Return the line containing "olive, 0.25, root)", the line containing "from mathutils import", and every line between them, exactly as they stand. Output nothing else.

COLLECTED MATERIAL
= = = = = = =

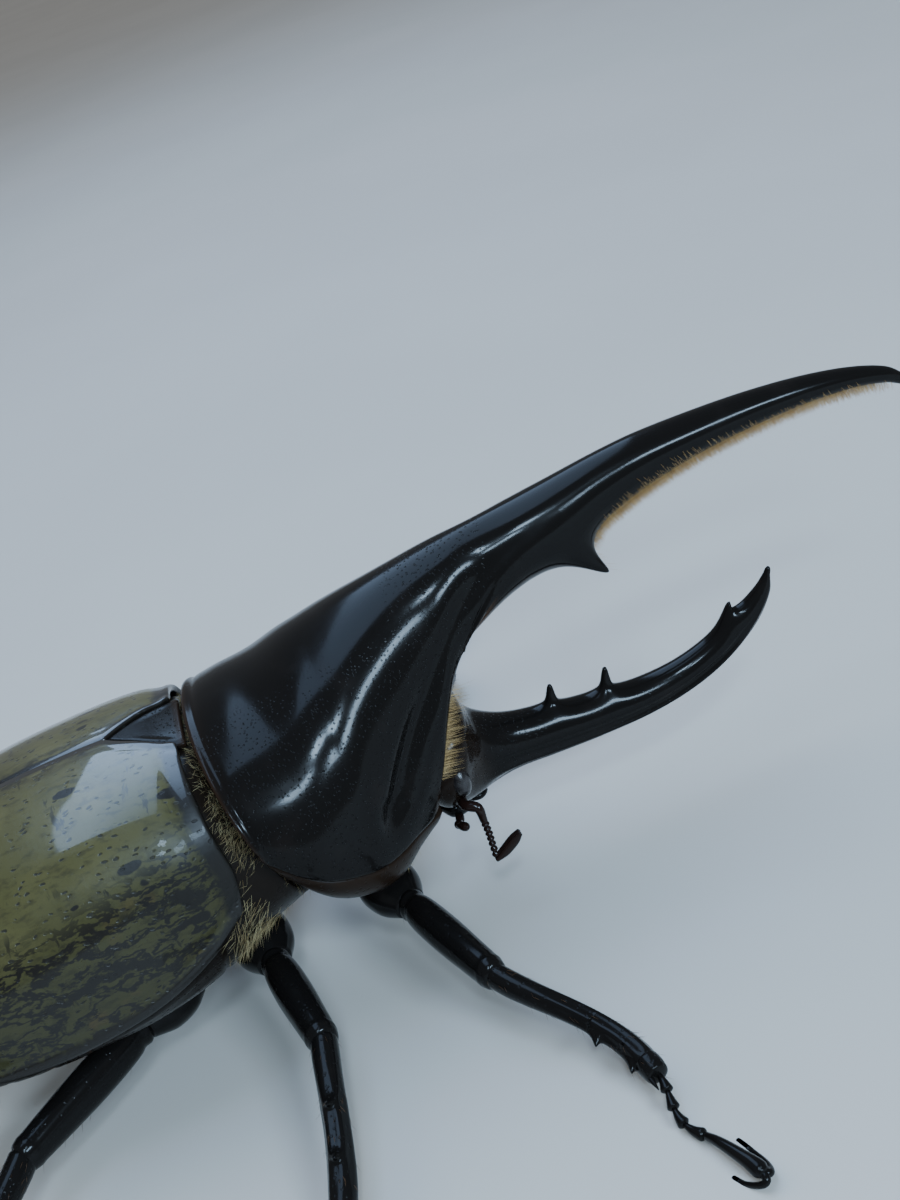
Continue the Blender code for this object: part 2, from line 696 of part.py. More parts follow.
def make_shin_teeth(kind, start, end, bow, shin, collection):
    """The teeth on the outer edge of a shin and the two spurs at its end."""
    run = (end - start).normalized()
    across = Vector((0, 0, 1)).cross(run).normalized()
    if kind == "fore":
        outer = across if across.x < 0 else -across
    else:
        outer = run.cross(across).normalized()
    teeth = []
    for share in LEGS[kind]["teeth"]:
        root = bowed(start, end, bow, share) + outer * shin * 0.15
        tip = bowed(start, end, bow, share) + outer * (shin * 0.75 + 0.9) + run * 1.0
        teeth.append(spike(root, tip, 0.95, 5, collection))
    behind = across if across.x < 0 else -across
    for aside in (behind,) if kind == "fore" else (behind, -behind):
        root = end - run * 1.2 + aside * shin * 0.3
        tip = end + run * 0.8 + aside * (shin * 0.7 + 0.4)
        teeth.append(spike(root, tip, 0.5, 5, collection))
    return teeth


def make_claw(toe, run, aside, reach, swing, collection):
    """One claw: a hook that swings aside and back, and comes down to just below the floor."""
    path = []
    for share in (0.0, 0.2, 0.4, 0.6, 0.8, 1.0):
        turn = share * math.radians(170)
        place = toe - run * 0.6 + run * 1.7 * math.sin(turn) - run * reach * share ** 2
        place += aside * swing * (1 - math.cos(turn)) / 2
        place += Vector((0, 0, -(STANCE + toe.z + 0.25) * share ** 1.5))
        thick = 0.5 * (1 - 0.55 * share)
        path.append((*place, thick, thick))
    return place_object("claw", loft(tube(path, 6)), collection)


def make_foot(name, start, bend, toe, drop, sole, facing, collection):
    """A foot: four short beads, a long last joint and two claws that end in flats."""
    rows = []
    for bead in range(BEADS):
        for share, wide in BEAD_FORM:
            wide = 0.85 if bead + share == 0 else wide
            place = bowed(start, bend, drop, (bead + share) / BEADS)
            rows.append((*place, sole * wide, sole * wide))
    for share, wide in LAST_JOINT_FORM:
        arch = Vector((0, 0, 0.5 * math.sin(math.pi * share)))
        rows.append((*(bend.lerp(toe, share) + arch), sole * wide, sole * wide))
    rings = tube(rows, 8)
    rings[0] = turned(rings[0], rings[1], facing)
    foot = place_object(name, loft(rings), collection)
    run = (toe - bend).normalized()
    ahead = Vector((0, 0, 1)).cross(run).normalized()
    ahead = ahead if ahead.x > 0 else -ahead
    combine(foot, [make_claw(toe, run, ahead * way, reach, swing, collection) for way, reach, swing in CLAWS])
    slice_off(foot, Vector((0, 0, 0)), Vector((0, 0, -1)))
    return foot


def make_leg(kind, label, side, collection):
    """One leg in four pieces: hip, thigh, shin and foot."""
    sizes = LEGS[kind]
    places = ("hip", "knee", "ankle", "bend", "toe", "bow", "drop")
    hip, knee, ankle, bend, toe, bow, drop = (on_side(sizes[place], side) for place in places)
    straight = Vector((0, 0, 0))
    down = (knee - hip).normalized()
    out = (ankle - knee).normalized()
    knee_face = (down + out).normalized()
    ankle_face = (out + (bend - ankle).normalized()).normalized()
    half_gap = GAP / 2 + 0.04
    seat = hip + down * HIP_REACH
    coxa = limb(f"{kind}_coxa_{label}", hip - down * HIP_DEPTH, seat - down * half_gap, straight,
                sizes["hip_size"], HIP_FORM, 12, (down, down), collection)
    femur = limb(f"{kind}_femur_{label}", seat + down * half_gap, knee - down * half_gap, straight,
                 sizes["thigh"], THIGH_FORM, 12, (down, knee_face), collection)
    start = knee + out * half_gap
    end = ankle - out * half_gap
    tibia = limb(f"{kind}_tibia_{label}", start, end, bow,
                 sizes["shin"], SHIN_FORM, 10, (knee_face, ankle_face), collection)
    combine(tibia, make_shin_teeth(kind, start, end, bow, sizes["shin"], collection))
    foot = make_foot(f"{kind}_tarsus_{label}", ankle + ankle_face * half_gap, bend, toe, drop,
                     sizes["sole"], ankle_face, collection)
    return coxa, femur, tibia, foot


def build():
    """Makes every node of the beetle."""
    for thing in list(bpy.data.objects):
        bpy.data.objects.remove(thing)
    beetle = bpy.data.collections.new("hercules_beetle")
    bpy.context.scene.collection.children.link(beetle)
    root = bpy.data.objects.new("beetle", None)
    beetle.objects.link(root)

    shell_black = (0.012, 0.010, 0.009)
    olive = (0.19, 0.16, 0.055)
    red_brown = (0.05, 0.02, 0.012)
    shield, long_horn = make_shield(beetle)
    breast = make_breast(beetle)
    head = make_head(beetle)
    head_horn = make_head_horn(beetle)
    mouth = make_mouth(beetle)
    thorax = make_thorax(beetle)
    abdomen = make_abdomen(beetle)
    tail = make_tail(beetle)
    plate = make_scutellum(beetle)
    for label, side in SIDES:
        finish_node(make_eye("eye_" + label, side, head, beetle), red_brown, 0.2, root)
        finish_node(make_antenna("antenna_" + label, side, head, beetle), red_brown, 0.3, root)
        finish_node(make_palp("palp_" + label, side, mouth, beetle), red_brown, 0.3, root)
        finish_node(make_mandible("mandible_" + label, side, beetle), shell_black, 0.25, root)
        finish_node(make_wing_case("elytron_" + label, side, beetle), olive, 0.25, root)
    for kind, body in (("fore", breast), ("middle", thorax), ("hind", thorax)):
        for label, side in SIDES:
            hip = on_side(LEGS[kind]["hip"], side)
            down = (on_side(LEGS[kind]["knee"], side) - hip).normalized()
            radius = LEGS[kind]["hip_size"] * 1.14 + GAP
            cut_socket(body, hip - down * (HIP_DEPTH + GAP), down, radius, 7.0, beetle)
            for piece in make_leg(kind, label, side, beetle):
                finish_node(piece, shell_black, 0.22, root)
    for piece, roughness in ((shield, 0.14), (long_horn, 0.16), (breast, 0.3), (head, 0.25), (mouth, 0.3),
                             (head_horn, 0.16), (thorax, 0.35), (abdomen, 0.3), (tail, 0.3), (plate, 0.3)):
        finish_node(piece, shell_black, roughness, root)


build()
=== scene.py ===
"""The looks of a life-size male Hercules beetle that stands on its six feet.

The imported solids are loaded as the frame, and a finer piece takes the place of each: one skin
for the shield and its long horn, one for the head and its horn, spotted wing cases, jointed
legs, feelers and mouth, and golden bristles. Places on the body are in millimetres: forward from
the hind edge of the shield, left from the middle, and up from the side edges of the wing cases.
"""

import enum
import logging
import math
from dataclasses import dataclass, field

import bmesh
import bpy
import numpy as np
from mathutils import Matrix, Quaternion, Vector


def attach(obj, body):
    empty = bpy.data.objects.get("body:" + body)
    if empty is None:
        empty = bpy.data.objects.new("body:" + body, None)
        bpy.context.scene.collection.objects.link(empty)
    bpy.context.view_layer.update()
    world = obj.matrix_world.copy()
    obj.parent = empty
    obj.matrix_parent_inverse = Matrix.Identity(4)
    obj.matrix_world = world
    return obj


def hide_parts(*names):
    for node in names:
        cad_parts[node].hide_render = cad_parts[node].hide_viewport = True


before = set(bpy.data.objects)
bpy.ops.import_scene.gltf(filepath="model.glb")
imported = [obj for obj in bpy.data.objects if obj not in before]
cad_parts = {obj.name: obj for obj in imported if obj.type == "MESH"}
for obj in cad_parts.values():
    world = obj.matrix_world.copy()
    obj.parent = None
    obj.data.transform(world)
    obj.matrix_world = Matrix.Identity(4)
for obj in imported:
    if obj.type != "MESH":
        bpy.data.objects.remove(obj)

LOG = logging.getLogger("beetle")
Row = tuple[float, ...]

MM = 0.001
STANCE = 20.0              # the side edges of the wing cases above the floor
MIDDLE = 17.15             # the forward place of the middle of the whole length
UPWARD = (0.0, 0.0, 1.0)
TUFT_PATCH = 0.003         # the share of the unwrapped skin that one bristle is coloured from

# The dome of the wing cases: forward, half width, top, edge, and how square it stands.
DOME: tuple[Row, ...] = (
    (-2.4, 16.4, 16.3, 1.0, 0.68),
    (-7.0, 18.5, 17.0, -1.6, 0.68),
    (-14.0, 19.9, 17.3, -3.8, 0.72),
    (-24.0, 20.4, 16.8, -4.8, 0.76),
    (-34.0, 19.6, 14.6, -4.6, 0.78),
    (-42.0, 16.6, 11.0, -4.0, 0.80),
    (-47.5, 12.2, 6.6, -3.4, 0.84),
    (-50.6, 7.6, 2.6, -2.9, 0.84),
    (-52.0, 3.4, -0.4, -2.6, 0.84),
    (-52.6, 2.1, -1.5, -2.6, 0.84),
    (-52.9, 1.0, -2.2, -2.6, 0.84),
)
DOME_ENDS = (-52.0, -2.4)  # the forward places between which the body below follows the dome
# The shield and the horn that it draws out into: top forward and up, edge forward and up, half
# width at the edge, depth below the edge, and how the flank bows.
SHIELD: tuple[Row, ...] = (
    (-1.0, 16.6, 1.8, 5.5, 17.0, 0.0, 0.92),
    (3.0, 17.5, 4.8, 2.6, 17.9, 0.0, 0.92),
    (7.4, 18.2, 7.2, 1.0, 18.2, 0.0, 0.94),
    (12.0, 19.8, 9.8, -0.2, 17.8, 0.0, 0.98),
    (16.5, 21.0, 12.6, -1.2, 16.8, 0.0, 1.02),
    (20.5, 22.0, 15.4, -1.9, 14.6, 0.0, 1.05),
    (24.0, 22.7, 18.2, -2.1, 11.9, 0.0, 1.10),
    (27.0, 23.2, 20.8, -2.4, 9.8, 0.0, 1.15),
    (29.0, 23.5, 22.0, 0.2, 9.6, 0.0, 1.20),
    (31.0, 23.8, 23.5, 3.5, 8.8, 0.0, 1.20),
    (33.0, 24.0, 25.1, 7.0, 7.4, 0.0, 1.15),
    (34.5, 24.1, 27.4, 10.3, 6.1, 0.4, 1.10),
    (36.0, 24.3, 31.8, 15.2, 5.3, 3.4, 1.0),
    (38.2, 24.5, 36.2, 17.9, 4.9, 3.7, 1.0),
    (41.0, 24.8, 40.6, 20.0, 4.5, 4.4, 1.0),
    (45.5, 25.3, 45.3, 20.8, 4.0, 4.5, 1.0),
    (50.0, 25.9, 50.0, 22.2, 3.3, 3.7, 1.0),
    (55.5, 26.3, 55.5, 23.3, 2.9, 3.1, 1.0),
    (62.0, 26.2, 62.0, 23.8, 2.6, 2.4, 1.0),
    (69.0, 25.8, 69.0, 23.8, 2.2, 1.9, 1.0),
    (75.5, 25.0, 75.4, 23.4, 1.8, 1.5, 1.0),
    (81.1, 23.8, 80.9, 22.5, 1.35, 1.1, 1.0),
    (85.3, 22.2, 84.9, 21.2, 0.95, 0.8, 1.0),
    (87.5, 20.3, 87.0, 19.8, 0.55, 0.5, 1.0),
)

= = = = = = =

THE REPLY
        finish_node(make_wing_case("elytron_" + label, side, beetle), olive, 0.25, root)
    for kind, body in (("fore", breast), ("middle", thorax), ("hind", thorax)):
        for label, side in SIDES:
            hip = on_side(LEGS[kind]["hip"], side)
            down = (on_side(LEGS[kind]["knee"], side) - hip).normalized()
            radius = LEGS[kind]["hip_size"] * 1.14 + GAP
            cut_socket(body, hip - down * (HIP_DEPTH + GAP), down, radius, 7.0, beetle)
            for piece in make_leg(kind, label, side, beetle):
                finish_node(piece, shell_black, 0.22, root)
    for piece, roughness in ((shield, 0.14), (long_horn, 0.16), (breast, 0.3), (head, 0.25), (mouth, 0.3),
                             (head_horn, 0.16), (thorax, 0.35), (abdomen, 0.3), (tail, 0.3), (plate, 0.3)):
        finish_node(piece, shell_black, roughness, root)


build()
=== scene.py ===
"""The looks of a life-size male Hercules beetle that stands on its six feet.

The imported solids are loaded as the frame, and a finer piece takes the place of each: one skin
for the shield and its long horn, one for the head and its horn, spotted wing cases, jointed
legs, feelers and mouth, and golden bristles. Places on the body are in millimetres: forward from
the hind edge of the shield, left from the middle, and up from the side edges of the wing cases.
"""

import enum
import logging
import math
from dataclasses import dataclass, field

import bmesh
import bpy
import numpy as np
from mathutils import Matrix, Quaternion, Vector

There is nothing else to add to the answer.